Ideally, the US needs midband and low-band spectrum in the mix. The only problem is that the prime spectrum that could be used for this service is already being used by the military. And getting government agencies to share spectrum with commercial entities is no easy task. The report says the US needs to work more quickly to force military and government stakeholders to share this spectrum with the wireless industry. 

How does Huawei fit into all this? 
Huawei is one of the biggest makers of 5G equipment, and its technology is also considered to be the most advanced. And it's the second largest smartphone maker behind Samsung, having surpassed Apple last year. 

But it's not your average tech giant, according to US national security experts. The company, founded in 1987 by a former officer of the Chinese People's Liberation Army, still has close ties to the Chinese government, according to six US intelligence chiefs, including the directors of the CIA, the FBI and the National Security Agency, who testified before Congress in 2018 that the company could conduct "undetected espionage" if its gear was used in US networks. Huawei has repeatedly denied these claims. 

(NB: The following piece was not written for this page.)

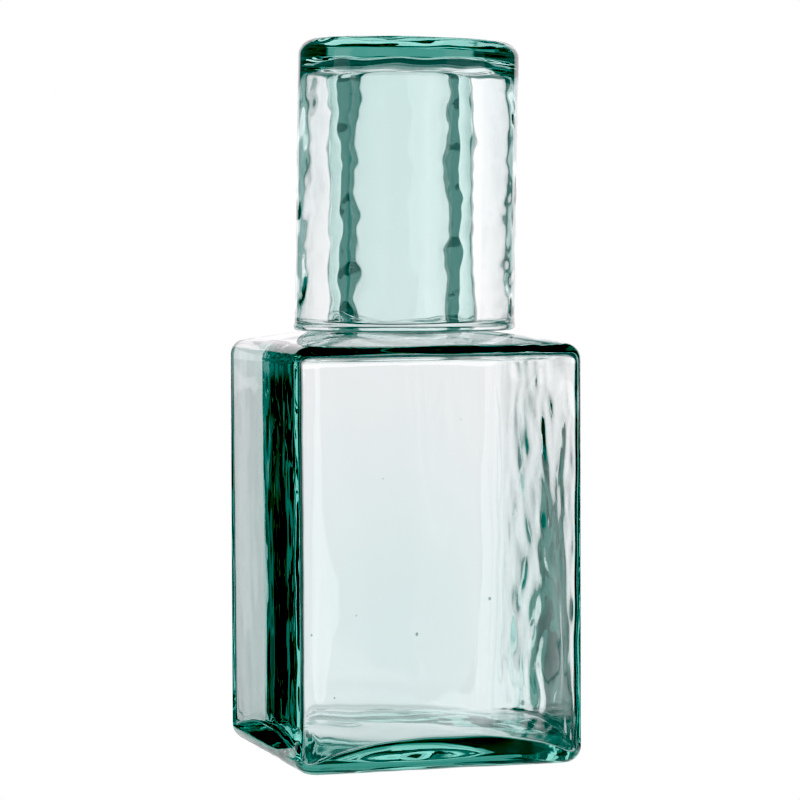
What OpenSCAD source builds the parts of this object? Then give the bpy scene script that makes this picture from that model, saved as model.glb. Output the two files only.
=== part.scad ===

For years, national security experts in the US have been concerned about Huawei, fearing that Beijing could direct the company to put backdoors in its software to spy on the US and its allies. They also fear that Huawei's gear could be used in a massive cyberattack that could disrupt communications networks in the event of a conflict between the US and China.  

The company has also been accused by the US Justice Department, in indictments that included 23 counts of alleged theft of intellectual property, obstruction of justice and fraud related to allegations it bypassed US sanctions against Iran. Huawei CFO Meng Wanzhou was arrested in Canada at the request of the US, and awaits extradition.